**Exercise objective**
Identify the lines that contain the string "joints" and copy all of them.

■ ■ ■ ■ ■ ■ ■

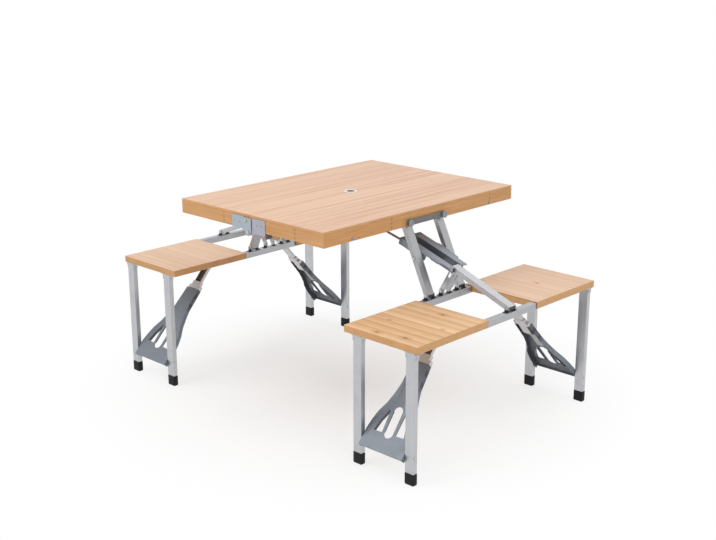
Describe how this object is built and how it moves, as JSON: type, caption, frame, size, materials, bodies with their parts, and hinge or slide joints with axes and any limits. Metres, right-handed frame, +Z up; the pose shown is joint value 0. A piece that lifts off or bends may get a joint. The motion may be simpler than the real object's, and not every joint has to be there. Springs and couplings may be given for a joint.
{
  "type": "folding camping table with benches",
  "caption": "Folding camping table with two attached benches: wooden top in two tray halves, wooden seats, aluminium legs, stamped braces and a parasol hole in the middle.",
  "frame": {"origin": "middle of the seam between the two table halves, on the ground", "axes": "+X from bench a to bench b, +Y along the benches away from the picture camera, +Z up"},
  "size_m": [1.2866, 0.864, 0.6535],
  "materials": {
    "wood_top": "satin lacquer",
    "wood_side": "satin lacquer",
    "white_plastic": "smooth",
    "aluminium": "mill finish",
    "bright_steel": "zinc plated",
    "grey_sheet": "smooth grey",
    "black_rubber": "matt",
    "handle_grey": "satin",
    "chrome": "polished",
    "black_plastic": "satin"
  },
  "bodies": {
    "half_a": {"top_board_a": "wood_top", "rim_a": "wood_side", "parasol_ring": "white_plastic", "hinge_leaf_a": "aluminium", "hinge_pins": "bright_steel", "latch_bases": "aluminium", "strut_hangers_a": "bright_steel", "rod_hooks_a": "bright_steel"},
    "half_b": {"top_board_b": "wood_top", "rim_b": "wood_side", "hinge_leaf_b": "aluminium", "handle_bosses": "handle_grey", "latch_catches": "chrome", "strut_hangers_b": "bright_steel", "rod_hooks_b": "bright_steel"},
    "handle": {"carry_handle": "handle_grey"},
    "latch_left": {"latch_lever_left": "bright_steel"},
    "latch_right": {"latch_lever_right": "bright_steel"},
    "struts_a": {"struts_a": "aluminium", "strut_plugs_a": "black_plastic"},
    "bench_a": {"seat_a1": "wood_top", "seat_a2": "wood_top", "rails_a": "aluminium", "rail_brackets_a": "bright_steel", "leg_hangers_a": "bright_steel"},
    "brace_plate_a": {"brace_plate_a": "grey_sheet", "knee_bolts_a": "black_plastic"},
    "brace_tube_a": {"brace_tube_a": "aluminium", "tube_caps_a": "black_plastic"},
    "lock_bracket_a": {"lock_bracket_a": "bright_steel"},
    "lock_rods_a": {"lock_rods_a": "bright_steel"},
    "legs_a1": {"legs_a1": "aluminium", "feet_a1": "black_rubber"},
    "leg_plate_a1": {"leg_plate_a1": "grey_sheet"},
    "leg_link_a1": {"leg_link_a1": "bright_steel"},
    "legs_a2": {"legs_a2": "aluminium", "feet_a2": "black_rubber"},
    "leg_plate_a2": {"leg_plate_a2": "grey_sheet"},
    "leg_link_a2": {"leg_link_a2": "bright_steel"},
    "struts_b": {"struts_b": "aluminium", "strut_plugs_b": "black_plastic"},
    "bench_b": {"seat_b1": "wood_top", "seat_b2": "wood_top", "rails_b": "aluminium", "rail_brackets_b": "bright_steel", "leg_hangers_b": "bright_steel"},
    "brace_plate_b": {"brace_plate_b": "grey_sheet", "knee_bolts_b": "black_plastic"},
    "brace_tube_b": {"brace_tube_b": "aluminium", "tube_caps_b": "black_plastic"},
    "lock_bracket_b": {"lock_bracket_b": "bright_steel"},
    "lock_rods_b": {"lock_rods_b": "bright_steel"},
    "legs_b1": {"legs_b1": "aluminium", "feet_b1": "black_rubber"},
    "leg_plate_b1": {"leg_plate_b1": "grey_sheet"},
    "leg_link_b1": {"leg_link_b1": "bright_steel"},
    "legs_b2": {"legs_b2": "aluminium", "feet_b2": "black_rubber"},
    "leg_plate_b2": {"leg_plate_b2": "grey_sheet"},
    "leg_link_b2": {"leg_link_b2": "bright_steel"}
  },
  "joints": [
    {"name": "table_fold", "type": "hinge", "parent": "half_a", "child": "half_b", "pos_m": [0, 0, 0.6], "axis": [0, 1, 0], "range_deg": [0, 55]},
    {"name": "handle_slide", "type": "slide", "parent": "half_b", "child": "handle", "axis": [1, 0, 0], "range_m": [0, 0.005]},
    {"name": "latch_left_turn", "type": "hinge", "parent": "half_a", "child": "latch_left", "pos_m": [-0.315, -0.311, 0.616], "axis": [0, -1, 0], "range_deg": [0, 150]},
    {"name": "latch_right_turn", "type": "hinge", "parent": "half_a", "child": "latch_right", "pos_m": [-0.315, 0.311, 0.616], "axis": [0, -1, 0], "range_deg": [0, 150]},
    {"name": "bench_a_fold", "type": "hinge", "parent": "half_a", "child": "struts_a", "pos_m": [-0.2865, 0, 0.632], "axis": [0, -1, 0], "range_deg": [0, 115.1]},
    {"name": "bench_a_level", "type": "hinge", "parent": "struts_a", "child": "bench_a", "pos_m": [-0.39, 0, 0.411], "axis": [0, -1, 0], "range_deg": [-115.1, 0]},
    {"name": "brace_plate_a_turn", "type": "hinge", "parent": "struts_a", "child": "brace_plate_a", "pos_m": [-0.34083, 0, 0.51599], "axis": [0, -1, 0], "range_deg": [0, 46.7]},
    {"name": "brace_tube_a_turn", "type": "hinge", "parent": "bench_a", "child": "brace_tube_a", "pos_m": [-0.631, 0, 0.411], "axis": [0, -1, 0], "range_deg": [-20.7, 0]},
    {"name": "lock_bracket_a_turn", "type": "hinge", "parent": "bench_a", "child": "lock_bracket_a", "pos_m": [-0.39, 0, 0.411], "axis": [0, -1, 0], "range_deg": [0, 60.8]},
    {"name": "lock_rods_a_turn", "type": "hinge", "parent": "brace_plate_a", "child": "lock_rods_a", "pos_m": [-0.25391, 0, 0.54458], "axis": [0, -1, 0], "range_deg": [-176.4, 0]},
    {"name": "legs_a1_fold", "type": "hinge", "parent": "bench_a", "child": "legs_a1", "pos_m": [-0.5215, -0.406, 0.368], "axis": [1, 0, 0], "range_deg": [0, 90]},
    {"name": "leg_link_a1_turn", "type": "hinge", "parent": "bench_a", "child": "leg_link_a1", "pos_m": [-0.50965, -0.1505, 0.372], "axis": [1, 0, 0], "range_deg": [-48.8, 0]},
    {"name": "leg_plate_a1_turn", "type": "hinge", "parent": "leg_link_a1", "child": "leg_plate_a1", "pos_m": [-0.50965, -0.26794, 0.23824], "axis": [1, 0, 0], "range_deg": [0, 180]},
    {"name": "legs_a2_fold", "type": "hinge", "parent": "bench_a", "child": "legs_a2", "pos_m": [-0.5215, 0.406, 0.368], "axis": [-1, 0, 0], "range_deg": [0, 90]},
    {"name": "leg_link_a2_turn", "type": "hinge", "parent": "bench_a", "child": "leg_link_a2", "pos_m": [-0.50965, 0.1505, 0.372], "axis": [-1, 0, 0], "range_deg": [-48.8, 0]},
    {"name": "leg_plate_a2_turn", "type": "hinge", "parent": "leg_link_a2", "child": "leg_plate_a2", "pos_m": [-0.50965, 0.26794, 0.23824], "axis": [-1, 0, 0], "range_deg": [0, 180]},
    {"name": "bench_b_fold", "type": "hinge", "parent": "half_b", "child": "struts_b", "pos_m": [0.2865, 0, 0.632], "axis": [0, 1, 0], "range_deg": [0, 115.1]},
    {"name": "bench_b_level", "type": "hinge", "parent": "struts_b", "child": "bench_b", "pos_m": [0.39, 0, 0.411], "axis": [0, 1, 0], "range_deg": [-115.1, 0]},
    {"name": "brace_plate_b_turn", "type": "hinge", "parent": "struts_b", "child": "brace_plate_b", "pos_m": [0.34083, 0, 0.51599], "axis": [0, 1, 0], "range_deg": [0, 46.7]},
    {"name": "brace_tube_b_turn", "type": "hinge", "parent": "bench_b", "child": "brace_tube_b", "pos_m": [0.631, 0, 0.411], "axis": [0, 1, 0], "range_deg": [-20.7, 0]},
    {"name": "lock_bracket_b_turn", "type": "hinge", "parent": "bench_b", "child": "lock_bracket_b", "pos_m": [0.39, 0, 0.411], "axis": [0, 1, 0], "range_deg": [0, 60.8]},
    {"name": "lock_rods_b_turn", "type": "hinge", "parent": "brace_plate_b", "child": "lock_rods_b", "pos_m": [0.25391, 0, 0.54458], "axis": [0, 1, 0], "range_deg": [-176.4, 0]},
    {"name": "legs_b1_fold", "type": "hinge", "parent": "bench_b", "child": "legs_b1", "pos_m": [0.5215, -0.406, 0.368], "axis": [1, 0, 0], "range_deg": [0, 90]},
    {"name": "leg_link_b1_turn", "type": "hinge", "parent": "bench_b", "child": "leg_link_b1", "pos_m": [0.50965, -0.1505, 0.372], "axis": [1, 0, 0], "range_deg": [-48.8, 0]},
    {"name": "leg_plate_b1_turn", "type": "hinge", "parent": "leg_link_b1", "child": "leg_plate_b1", "pos_m": [0.50965, -0.26794, 0.23824], "axis": [1, 0, 0], "range_deg": [0, 180]},
    {"name": "legs_b2_fold", "type": "hinge", "parent": "bench_b", "child": "legs_b2", "pos_m": [0.5215, 0.406, 0.368], "axis": [-1, 0, 0], "range_deg": [0, 90]},
    {"name": "leg_link_b2_turn", "type": "hinge", "parent": "bench_b", "child": "leg_link_b2", "pos_m": [0.50965, 0.1505, 0.372], "axis": [-1, 0, 0], "range_deg": [-48.8, 0]},
    {"name": "leg_plate_b2_turn", "type": "hinge", "parent": "leg_link_b2", "child": "leg_plate_b2", "pos_m": [0.50965, 0.26794, 0.23824], "axis": [-1, 0, 0], "range_deg": [0, 180]}
  ],
  "couplings": [
    {"joint": "bench_a_level", "follows": "bench_a_fold", "ratio": -1},
    {"joint": "brace_plate_a_turn", "follows": "bench_a_fold", "ratio": 0.40572},
    {"joint": "brace_tube_a_turn", "follows": "bench_a_fold", "ratio": -0.17942},
    {"joint": "lock_bracket_a_turn", "follows": "bench_a_fold", "ratio": 0.52784},
    {"joint": "lock_rods_a_turn", "follows": "bench_a_fold", "ratio": -1.5323},
    {"joint": "leg_link_a1_turn", "follows": "legs_a1_fold", "ratio": -0.5413},
    {"joint": "leg_plate_a1_turn", "follows": "legs_a1_fold", "ratio": 2},
    {"joint": "leg_link_a2_turn", "follows": "legs_a2_fold", "ratio": -0.5413},
    {"joint": "leg_plate_a2_turn", "follows": "legs_a2_fold", "ratio": 2},
    {"joint": "bench_b_level", "follows": "bench_b_fold", "ratio": -1},
    {"joint": "brace_plate_b_turn", "follows": "bench_b_fold", "ratio": 0.40572},
    {"joint": "brace_tube_b_turn", "follows": "bench_b_fold", "ratio": -0.17942},
    {"joint": "lock_bracket_b_turn", "follows": "bench_b_fold", "ratio": 0.52784},
    {"joint": "lock_rods_b_turn", "follows": "bench_b_fold", "ratio": -1.5323},
    {"joint": "leg_link_b1_turn", "follows": "legs_b1_fold", "ratio": -0.5413},
    {"joint": "leg_plate_b1_turn", "follows": "legs_b1_fold", "ratio": 2},
    {"joint": "leg_link_b2_turn", "follows": "legs_b2_fold", "ratio": -0.5413},
    {"joint": "leg_plate_b2_turn", "follows": "legs_b2_fold", "ratio": 2}
  ]
}
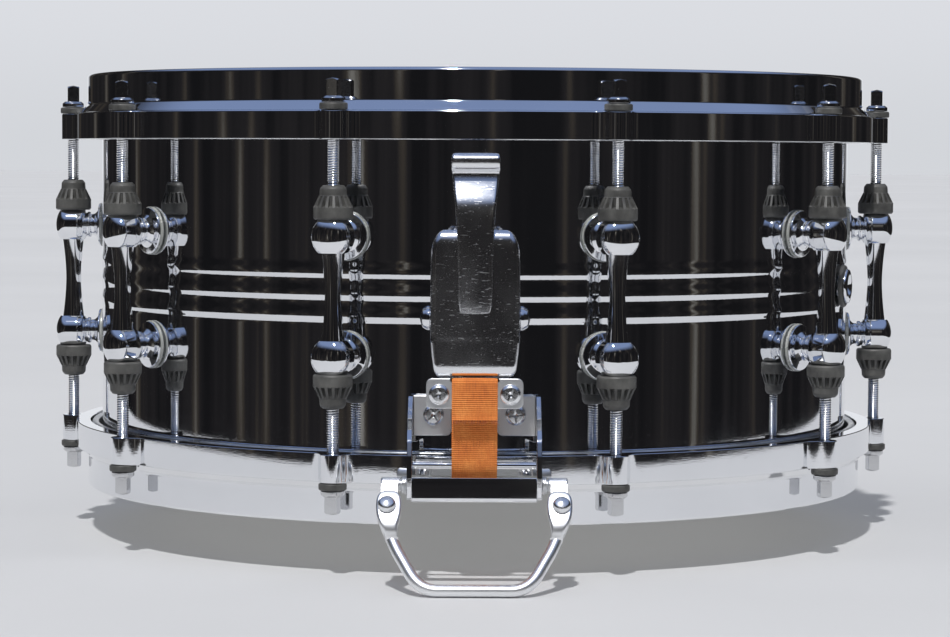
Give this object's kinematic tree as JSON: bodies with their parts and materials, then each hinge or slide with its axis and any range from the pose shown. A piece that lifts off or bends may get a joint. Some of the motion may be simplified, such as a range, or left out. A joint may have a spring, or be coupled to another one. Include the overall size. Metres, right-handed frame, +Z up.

■ ■ ■ ■ ■ ■ ■

**Complete answer**
Describe how this object is built and how it moves, as JSON: type, caption, frame, size, materials, bodies with their parts, and hinge or slide joints with axes and any limits. Metres, right-handed frame, +Z up; the pose shown is joint value 0. A piece that lifts off or bends may get a joint. The motion may be simpler than the real object's, and not every joint has to be there. Springs and couplings may be given for a joint.
  "joints": [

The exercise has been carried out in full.